The Jakarta Post
I am not here to argue the pros and cons of the death penalty, but I do think that the premeditated murder of people by a state apparatus is perhaps more pernicious than the original crime and involves the complicity of so many people.
Attorney General HM Prasetyo argues that 40 to 50 people die every day from drugs in Indonesia, but there are no official statistics on drug-related deaths, other than tobacco.
Even that data is dodgy.
So it is incumbent on the attorney general, from whom we expect rational evidence-based justice, to tell us where this data comes from.
And what does he mean by drugs? When I did post-graduate studies in toxicology we were often reminded that the world's most dangerous plant was not the poppy, but the tobacco plant, which contains two toxins that had no legal limits for workplace environmental exposure: nicotine and isocyanates.
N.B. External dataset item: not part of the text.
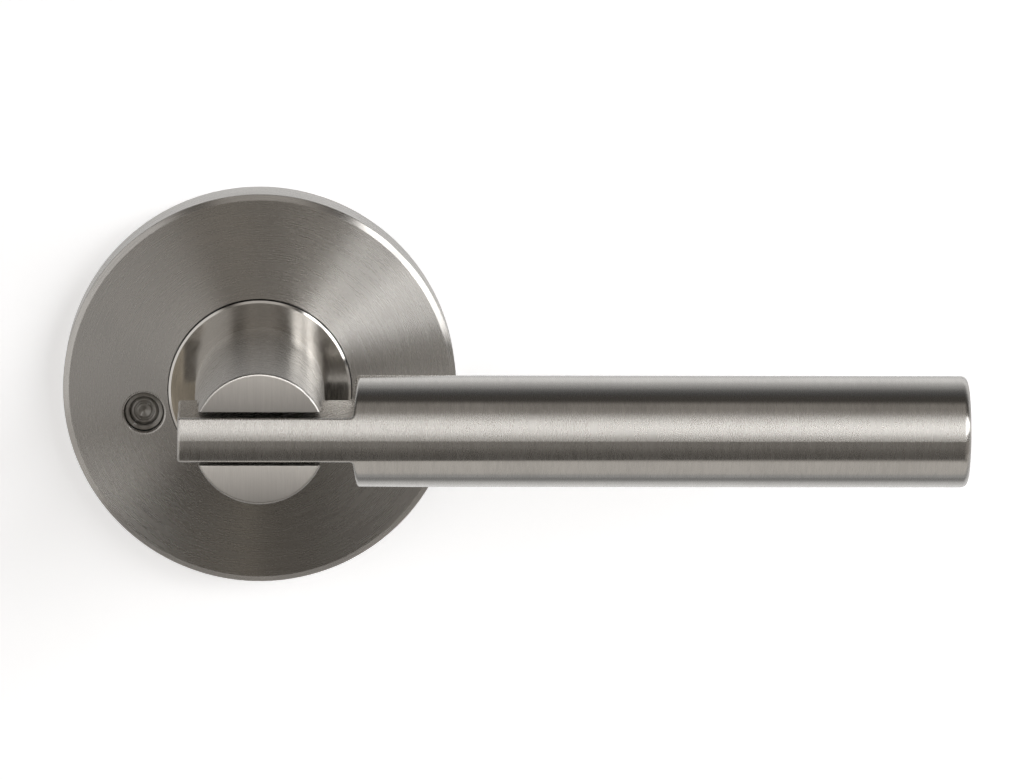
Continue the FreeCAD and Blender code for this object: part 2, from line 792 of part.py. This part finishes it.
def privacy_sleeve():
    """The flanged guide of the privacy pin: open in front, with a wall behind for the spring."""
    body = new_body("privacy_sleeve")
    flange_front = "plate_thickness + sleeve_flange"
    wall = "sleeve_rear + sleeve_wall"
    revolve(outline(privacy_sketch(body), [
        ("pin_stem_radius + running_gap", "sleeve_rear"),
        ("sleeve_radius", "sleeve_rear"),
        ("sleeve_radius", "plate_thickness"),
        ("sleeve_flange_radius", "plate_thickness"),
        ("sleeve_flange_radius", flange_front),
        ("sleeve_radius", flange_front),
        ("sleeve_radius", "sleeve_front"),
        ("sleeve_bore + sleeve_rim_chamfer", "sleeve_front"),
        ("sleeve_bore", "sleeve_front - sleeve_rim_chamfer"),
        ("sleeve_bore", wall),
        ("pin_stem_radius + running_gap", wall),
    ]))
    return body


def privacy_pin():
    """The pin that a thin tool pushes: a turned head with a dimple and a ring groove, and a long stem."""
    body = new_body("privacy_pin")
    front = "pin_head_front"
    ring_floor = "pin_head_front - pin_ring_depth"
    clip_rear = "pin_clip_front - pin_clip_thickness"
    revolve(outline(privacy_sketch(body), [
        ("0", front + " - pin_dimple"),
        ("pin_dimple_radius", front),
        ("pin_ring_inner", front),
        ("pin_ring_inner + pin_ring_slope", ring_floor),
        ("pin_ring_outer - pin_ring_slope", ring_floor),
        ("pin_ring_outer", front),
        ("pin_head_radius - pin_chamfer", front),
        ("pin_head_radius", front + " - pin_chamfer"),
        ("pin_head_radius", "pin_head_rear"),
        ("pin_stem_radius", "pin_head_rear"),
        ("pin_stem_radius", "pin_clip_front"),
        ("pin_groove_radius", "pin_clip_front"),
        ("pin_groove_radius", clip_rear),
        ("pin_stem_radius", clip_rear),
        ("pin_stem_radius", "pin_stem_end + pin_chamfer"),
        ("pin_stem_radius - pin_chamfer", "pin_stem_end"),
        ("0", "pin_stem_end"),
    ]))
    return body


def pin_clip():
    """The open ring on the pin's stem that stops it against the sleeve."""
    body = new_body("pin_clip")
    revolve(rectangle(
        privacy_sketch(body, TOP_DIRECTION),
        "pin_groove_radius",
        "pin_clip_radius",
        "pin_clip_front - pin_clip_thickness",
        "pin_clip_front",
    ), "pin_clip_angle")
    return body


def privacy_spring():
    """The compression spring between the sleeve's rear wall and the pin's head."""
    body = new_body("privacy_spring")
    start = "sleeve_rear + sleeve_wall + pin_spring_wire + running_gap"
    section = circle(privacy_sketch(body), "pin_spring_wire", "pin_spring_radius", start)
    coil = body.newObject("PartDesign::AdditiveHelix", "privacy_spring_coil")
    coil.Profile = section
    coil.ReferenceAxis = (section, ["V_Axis"])
    coil.Mode = "height-turns-angle"
    bind(coil, "Turns", "pin_spring_turns")
    bind(coil, "Height", f"pin_head_rear - pin_spring_wire - running_gap - ({start})")
    return body


def check_pieces(pieces):
    """Stop if any object failed, if a feature changed nothing or if a piece's shape isn't sound."""
    for item in doc.Objects:
        if "Invalid" in item.State or "Error" in item.State:
            raise RuntimeError(f"{item.Label}: {item.State}")
        base = getattr(item, "BaseFeature", None)
        if base and item.isDerivedFrom("PartDesign::Feature"):
            if abs(item.Shape.Volume - base.Shape.Volume) < LEAST_CHANGE:
                raise RuntimeError(f"{item.Label} changes nothing")
    for piece in pieces:
        if piece.Shape.isNull() or not piece.Shape.isValid():
            raise RuntimeError(f"{piece.Label}: unsound shape")


PIECES = [
    mounting_plate(),
    through_posts(),
    spring_housing(),
    housing_lid(),
    housing_rivets(),
    bearing_bush(),
    return_spring(),
    rose_cover(),
    rose_snap_ring(),
    privacy_sleeve(),
    privacy_spring(),
    privacy_pin(),
    pin_clip(),
    driver(),
    spring_washer(),
    circlip(),
    collar(),
    neck(),
    lever_bar(),
    end_cap(),
    lever_screw(),
    spindle(),
    grub_screw(),
]
doc.recompute()
check_pieces(PIECES)
os.makedirs("parts", exist_ok=True)
for piece in PIECES:
    piece.Shape.exportStep(f"parts/{piece.Label}.step")
    solids = len(piece.Shape.Solids)
    print(f"{piece.Label}: {solids} solid(s), {piece.Shape.Volume:.1f} mm3")
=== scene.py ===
"""Looks of the door lever handle: brushed stainless materials, studio light and the photograph's camera."""
import math

import bpy
from mathutils import Matrix, Vector


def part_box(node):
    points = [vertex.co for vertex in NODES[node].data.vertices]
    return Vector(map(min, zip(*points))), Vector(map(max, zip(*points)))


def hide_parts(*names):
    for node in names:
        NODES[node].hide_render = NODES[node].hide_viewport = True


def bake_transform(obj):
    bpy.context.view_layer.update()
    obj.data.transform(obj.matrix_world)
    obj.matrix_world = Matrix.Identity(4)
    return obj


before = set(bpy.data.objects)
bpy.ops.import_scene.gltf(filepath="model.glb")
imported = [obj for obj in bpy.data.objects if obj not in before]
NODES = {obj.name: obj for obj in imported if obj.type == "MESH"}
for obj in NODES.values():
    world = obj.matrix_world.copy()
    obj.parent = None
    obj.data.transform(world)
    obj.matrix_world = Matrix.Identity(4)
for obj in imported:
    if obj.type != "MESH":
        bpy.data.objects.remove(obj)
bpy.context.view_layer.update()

# Where things are, in metres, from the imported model.
BAR_LOW, BAR_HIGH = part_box("lever_bar")
BAR_AXIS = Vector((0, BAR_LOW.y + (BAR_HIGH.z - BAR_LOW.z) / 2, 0))
PIN_LOW, PIN_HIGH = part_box("privacy_pin")
PIN_AXIS = (PIN_LOW + PIN_HIGH) / 2
CENTRE = Vector((0, 0, 0))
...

When doing factory inspections at a cigarette firm in Indonesia I was told that 1,200 workers presented at the factory clinic each day and that amongst those a large number were for spontaneous abortions caused by repeated dermal (skin) exposure and absorption of nicotine.
At that time, tobacco was responsible for 63 percent of global drug-related deaths: after tobacco come alcohol, which directly or indirectly was responsible for another 30 percent of deaths.
Of the remaining, 5 percent were due to medically prescribed drugs (iatrogenic deaths), while only 2 percent were due to illegal drugs. So are we getting hysterical about a non-problem?
In Indonesia 20 percent of adult male deaths are caused by tobacco and it's estimated that reducing tobacco use could save from 1.7 million to 4 million deaths annually.
That includes people like the smokers' kids and workmates, who are exposed as well. So may I ask, if Indonesia is tough on drugs why don't they execute the boards of directors of all tobacco firms?